Most integralists today are nationalists. But empires, which their theory seems to require, are cosmopolitan and multi-national. Can there be an integralism based on Papacy and King, or Papacy and President? But this would mean a universal spiritual leader and a localized head of state.
Could both the spiritual and temporal authorities be localized? Would integralists countenance a national church, as was the practice in the early nation-states? But those were Protestant. (Great Britain had Anglicanism. Scandinavia and parts of Gerany had Lutheran state churches. America’s state church today, should one be started, would presumably be Evangelical.) Catholic nation-states may have had their kings, but, except for France, they tended to owe allegiance to the Holy Roman Emperor.
Nationalists sometimes forget that the nation-state is a modern innovation, like liberal Democracy. (Medieval Europe had no nations, as such, just feudal relationships that transcended ethnic and language identities. England’s Norman kings were French. Germany was a collection of principalities, not a unified nation at all until the 19th century.)

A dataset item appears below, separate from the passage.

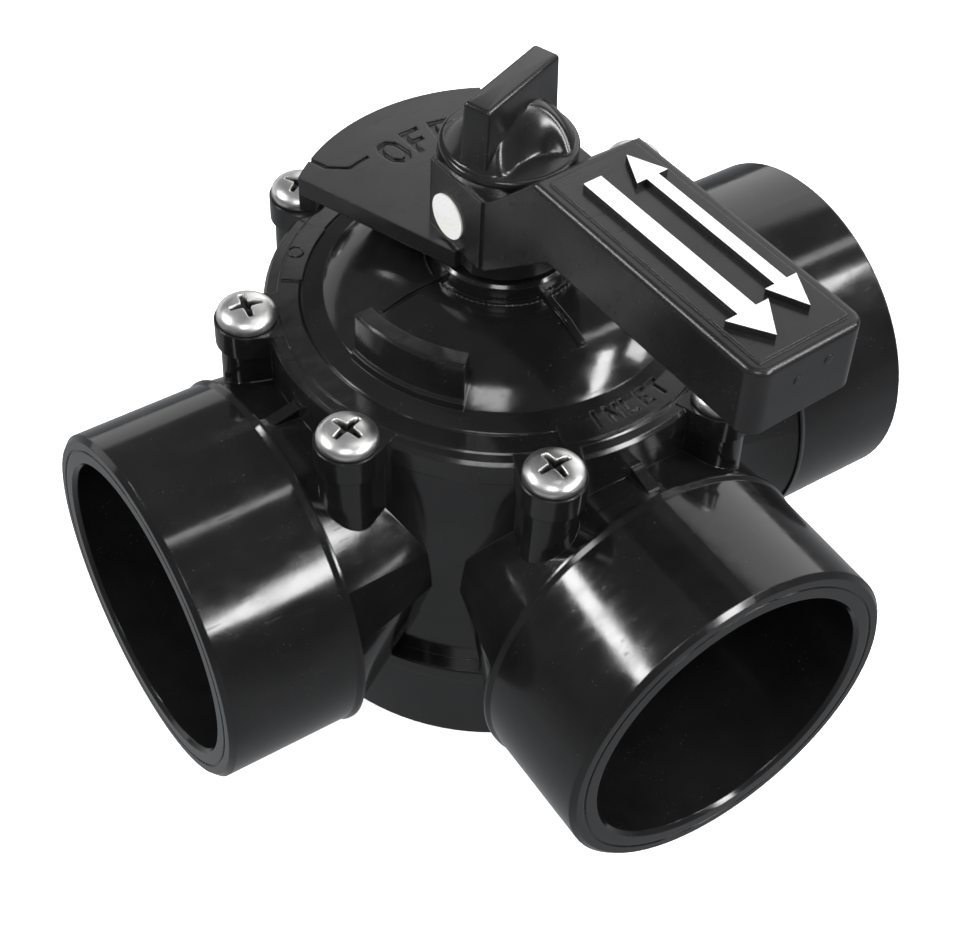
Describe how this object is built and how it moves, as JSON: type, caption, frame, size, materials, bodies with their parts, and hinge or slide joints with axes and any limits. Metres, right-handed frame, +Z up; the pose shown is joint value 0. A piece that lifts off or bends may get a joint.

The problem is that integralism is theoretical and idealized. But history and government are particular and concrete. Governance by Pope and Emperor may sound like the ultimate means of promoting the common “good.” But the Popes may well be like the depraved Alexander VI or the liberal-minded Francis, rather than the integralist ideals. And the Emperor may well be like the actual Holy Roman Emperor, Charles V, who fought wars against the Pope.
Both the Pope and the Emperor opposed Luther and the Reformation, and vice versa. Notice that “integralism,” the notion that the social and political order should be integrated with the church, is the opposite position of Luther’s Two Kingdoms, which insists that the two realms should be distinguished from each other.
Lutherans, other Reformation Christians, Protestants in general, and non-Catholics of every stripe should be very cautious in accepting “integralism” as a way out of our social problems.